Advice on what to do in case of an emergency.

Protect your business in an emergency

There are steps you and your organisation can take to make sure your critical services carry on when an emergency or incident occurs.

Business continuity is about knowing and managing risks. They affect the everyday running of an organisation. It helps you prepare for disruption by planning new ways of working.

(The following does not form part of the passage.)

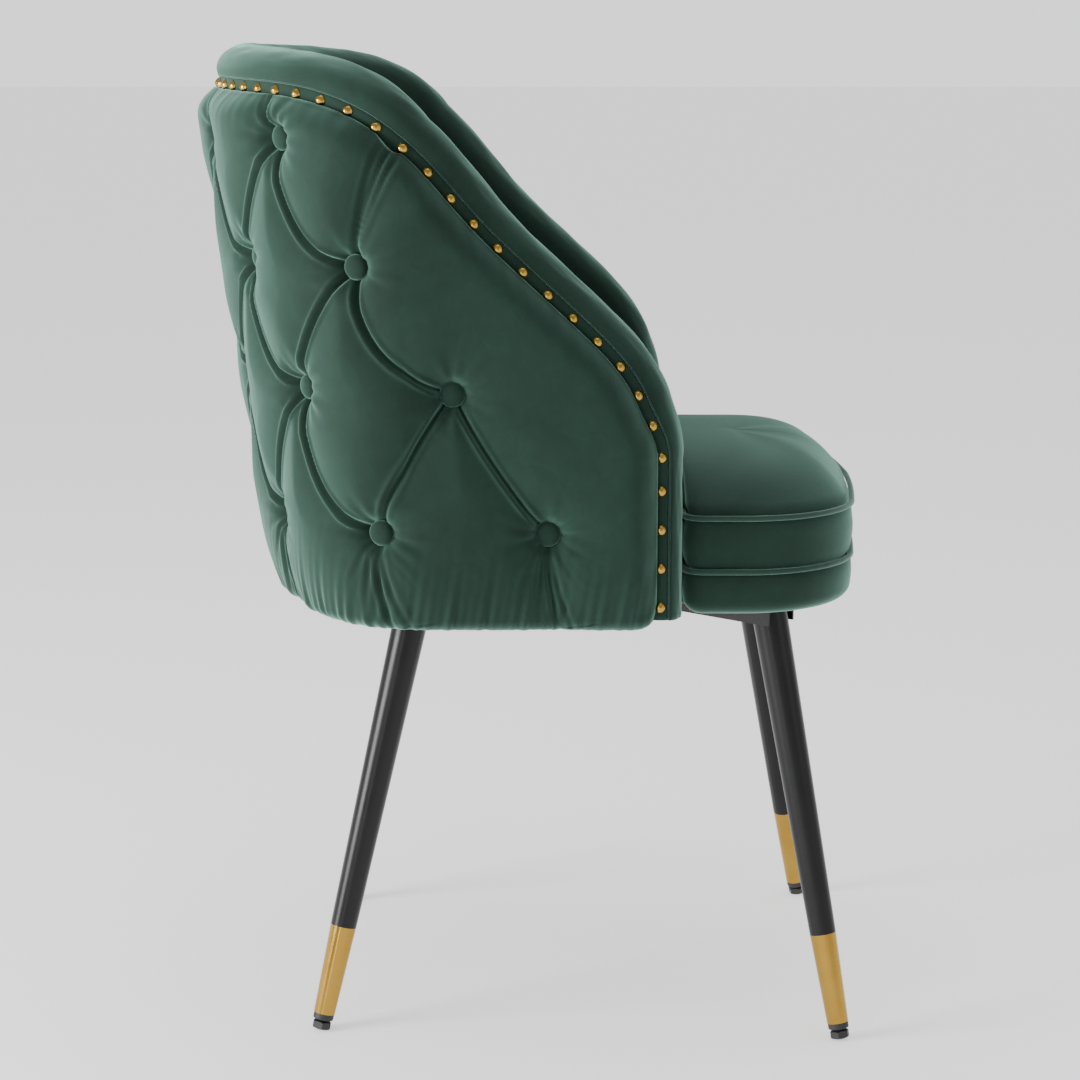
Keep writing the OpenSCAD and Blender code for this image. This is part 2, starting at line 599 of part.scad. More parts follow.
// ---------- legs and feet ----------
// Ends of the angled plate along a leg: its highest edge meets the rail's roof
function plate_top(l) = let (d = leg_dir(l)) (leg_top_z - leg_top_r * sqrt(1 - d[2] * d[2])) / d[2];
function leg_end(l) = plate_top(l) - leg_plate_t;
LEGS = [FRONT_LEG, mirror_leg(FRONT_LEG), REAR_LEG, mirror_leg(REAR_LEG)];
module leg(l) color(BLACK_STEEL) on_leg(l) rotate_extrude($fn = 64)
    polygon([[spigot_r(0), ferrule_z(l)], [spigot_r(1), ferrule_top(l)], [leg_low_r, ferrule_top(l)],
        [leg_top_r, leg_end(l)], [leg_top_r - leg_wall, leg_end(l)], [bore_r(1), ferrule_top(l)],
        [bore_r(0), ferrule_z(l)]]);

insert_l = 26;
module leg_inserts() color(ZINC) for (l = LEGS) {
    slope = (leg_top_r - leg_wall - bore_r(1)) / (leg_end(l) - ferrule_top(l));
    top_r = leg_top_r - leg_wall;
    on_leg(l) rotate_extrude($fn = 64) polygon([[stud_r, leg_end(l) - insert_l],
        [top_r - slope * insert_l, leg_end(l) - insert_l], [top_r, leg_end(l)], [stud_r, leg_end(l)]]);
}
module leg_plates() color(BLACK_STEEL) for (l = LEGS) on_leg(l) rotate_extrude($fn = 64)
    translate([stud_r, leg_end(l)]) square([leg_top_r - stud_r, leg_plate_t]);
stud_grip = 22;
module leg_studs() color(ZINC) for (l = LEGS) on_leg(l)
    translate([0, 0, leg_end(l) - stud_grip]) cylinder(r = stud_r, h = stud_grip + leg_plate_t, $fn = 48);

module ferrule(l) color(GOLD) on_leg(l) rotate_extrude($fn = 64)
    polygon([[spigot_r(0), ferrule_z(l)], [leg_end_r, ferrule_z(l)],
        [leg_low_r, ferrule_top(l)], [spigot_r(1), ferrule_top(l)]]);

module plug(l) color(BLACK_PLASTIC) on_leg(l) rotate_extrude($fn = 64)
    polygon([[stem_r + stem_gap, plug_z(l)], [leg_end_r - 1, plug_z(l)],
        [leg_end_r - 0.4, plug_z(l) + 0.8], [leg_end_r - 0.4, ferrule_z(l)],
        [bore_r(0), ferrule_z(l)], [bore_r(plug_l / ferrule_l), ferrule_z(l) + plug_l],
        [stem_r + stem_gap, ferrule_z(l) + plug_l]]);

stem_seat = 3.5;
stem_spare = level_travel / 2;
module stem(l) color(ZINC) on_leg(l) translate([0, 0, pole(l) + stem_seat])
    cylinder(r = stem_r, h = pad_h - stem_seat + home_gap + flange_h + plug_l + stem_spare, $fn = 48);

module foot_pad(l) color(BLACK_PLASTIC) on_leg(l) difference() {
    intersection() {
        translate([0, 0, pole(l)]) cylinder(r = pad_r, h = pad_h, $fn = 6);
        translate([0, 0, pole(l) + pad_dome_r]) sphere(r = pad_dome_r, $fn = 80);
        translate([0, 0, pole(l) + pad_h - pad_dome_r]) sphere(r = pad_dome_r, $fn = 80);
    }
    translate([0, 0, pole(l) + stem_seat - 0.3]) cylinder(r = stem_r + stem_gap, h = pad_h, $fn = 48);
}

module leg_front_left() leg(FRONT_LEG);
module leg_front_right() leg(mirror_leg(FRONT_LEG));
module leg_rear_left() leg(REAR_LEG);
module leg_rear_right() leg(mirror_leg(REAR_LEG));
module ferrule_front_left() ferrule(FRONT_LEG);
module ferrule_front_right() ferrule(mirror_leg(FRONT_LEG));
module ferrule_rear_left() ferrule(REAR_LEG);
module ferrule_rear_right() ferrule(mirror_leg(REAR_LEG));
module plug_front_left() plug(FRONT_LEG);
module plug_front_right() plug(mirror_leg(FRONT_LEG));
module plug_rear_left() plug(REAR_LEG);
module plug_rear_right() plug(mirror_leg(REAR_LEG));
module stem_front_left() stem(FRONT_LEG);
module stem_front_right() stem(mirror_leg(FRONT_LEG));
module stem_rear_left() stem(REAR_LEG);
module stem_rear_right() stem(mirror_leg(REAR_LEG));
module pad_front_left() foot_pad(FRONT_LEG);
module pad_front_right() foot_pad(mirror_leg(FRONT_LEG));
module pad_rear_left() foot_pad(REAR_LEG);
module pad_rear_right() foot_pad(mirror_leg(REAR_LEG));

seat_board();
seat_band();
seat_cushion();
piping_upper();
piping_lower();
dust_cover();
back_shell();
outer_back_pad();
inner_back_pad();
rim_band();
rim_welt();
nailheads();
tuft_buttons();
rail_long();
rail_half_left();
rail_half_right();
rail_screws();
back_screws();
leg_plates();
leg_studs();
leg_inserts();
leg_front_left();
leg_front_right();
leg_rear_left();
leg_rear_right();
ferrule_front_left();
ferrule_front_right();
ferrule_rear_left();
ferrule_rear_right();
plug_front_left();
plug_front_right();
plug_rear_left();
plug_rear_right();
stem_front_left();
stem_front_right();
stem_rear_left();
stem_rear_right();
pad_front_left();
pad_front_right();
pad_rear_left();
pad_rear_right();
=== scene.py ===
"""Barrel-back dining chair in buttoned green velvet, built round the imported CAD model."""
import json
import math

import bmesh
import bpy
import numpy as np
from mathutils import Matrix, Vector


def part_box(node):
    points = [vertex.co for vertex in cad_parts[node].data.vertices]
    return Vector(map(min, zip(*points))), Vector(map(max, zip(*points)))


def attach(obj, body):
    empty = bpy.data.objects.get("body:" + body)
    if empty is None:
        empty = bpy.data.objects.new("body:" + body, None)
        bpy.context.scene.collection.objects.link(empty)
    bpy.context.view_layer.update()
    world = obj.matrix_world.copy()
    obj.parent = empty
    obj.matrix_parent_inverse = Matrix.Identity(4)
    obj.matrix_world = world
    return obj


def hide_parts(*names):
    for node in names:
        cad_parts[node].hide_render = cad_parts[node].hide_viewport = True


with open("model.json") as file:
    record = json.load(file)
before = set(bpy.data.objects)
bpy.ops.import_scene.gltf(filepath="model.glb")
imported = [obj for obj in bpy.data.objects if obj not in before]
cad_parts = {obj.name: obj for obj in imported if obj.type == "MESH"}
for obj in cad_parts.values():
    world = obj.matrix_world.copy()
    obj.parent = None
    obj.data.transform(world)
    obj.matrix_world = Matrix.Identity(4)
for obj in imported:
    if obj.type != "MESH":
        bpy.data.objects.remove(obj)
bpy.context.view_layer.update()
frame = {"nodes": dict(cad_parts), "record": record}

nodes = frame["nodes"]

# ---------------------------------------------------------------- sizes, in metres
# Surface that the nail strip lies on, and the lines that bound it
HALF_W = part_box("back_shell")[1][0] + 0.004
CURVE_Y = 0.103
REAR_Y = 0.2775
PLAN_POWER = 1.8
LEAN = 0.14
BOTTOM_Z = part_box("outer_back_pad")[0][2]
WING_Y = -0.110
WING_Z = BOTTOM_Z + 0.150
BACK_Z = BOTTOM_Z + 0.449
SWEEP = np.array([[0, -0.1], [0, 0], [0.03, 0.1], [0.11, 0.27], [0.37, 0.59], [0.56, 0.85],
                  [0.74, 0.97], [1, 1], [1.27, 1]])
PAD_BULGE = 0.0265
PAD_EDGE = 0.003
RIM_RISE = 0.031
RIM_FRONT = 0.019
RIM_W = 0.050
RIM_BOTTOM_Z = BOTTOM_Z + 0.008
INNER_EDGE = 0.012
PLY_IN = -0.016

BUTTON_PITCH = 0.137
BUTTON_D = 0.022
# Rows of buttons: height and the places to each side, in pitches
BUTTON_ROWS = [(0.788, (0.5, 1.5)), (0.684, (0, 1, 2)), (0.580, (0.5, 1.5, 2.5)),
               (0.463, (0, 1, 2, 3))]
BUTTON_DEPTH = 0.0225
BUTTON_SINK = 0.0200
FOLD_DEPTH = 0.0105

NAIL_D = 0.0101
POLE = 0.0002
NAIL_H = 0.0042
NAIL_PITCH = 0.0285
NAIL_PITCH_LOW = 0.033
NAIL_LOW_Z = 0.011

SEAT_Z = 0.388
BAND_TOP_Z = SEAT_Z + 0.038
CUSHION_TOP_Z = BAND_TOP_Z + 0.046
CROWN = 0.0385
CLOTH_PRESSURE = 1.2
CLOTH_STIFFNESS = 12
CLOTH_BENDING = 8
CLOTH_MASS = 0.25
CLOTH_FRAMES = 20
SWELL_MOST = 0.004
SWELL_EVENING = 150
PIPING_R = 0.0025
SEAT_FRONT_Y = -0.289
FRONT_BOW = 0.014
SEAT_HALF_W = HALF_W - 0.016
NECK_HALF_W = HALF_W - RIM_W - PIPING_R - 0.0005
EAR_Y = WING_Y - RIM_FRONT - PIPING_R - 0.0005
CORNER_R = 0.100
EAR_R = 0.016
NECK_R = 0.004
SEAT_REAR_GAP = 0.053
FRONT_SAG = 0.0015
SEAT_COUNT = 420
SEAT_SPINE = (-0.185, 0.085)
BAND_EDGE_R = 0.013
BAND_LIP = 0.028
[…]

This lets you keep delivering services and recover quickly.

The key points are:

  • what activities does the business need to maintain
  • how will you go about it
  • who does what

Business continuity plans

First, identify your critical functions, then create a business continuity plan containing:

  • the purpose and scope of your plan
  • document management information such as document owner, version control, distribution list
  • how will the plan be activated - when by whom and how
  • roles and responsibilities
  • critical functions and activities to be recovered, timescales and recovery levels needed
  • resources available to deliver critical functions during the first 24 hours and up to 2 weeks from the event, and processes for mobilising resources such as equipment, IT, transport and staff needed to maintain operations
  • actions to be carried out, in what timescale and who will do these
  • key contact details - internal and external
  • clear communication processes - who reports to whom or cascades information (contact details should be tested regularly on at least a 6 monthly basis)
  • process for standing down and returning to normal business

Make sure you regularly review your business continuity plan. 

Make sure staff are fully aware of their role in an emergency.

Start with a minimal plan and test it with a short exercise to ensure its suitability for purpose. You can also complete a brief business card and give it to your staff for them to carry with them.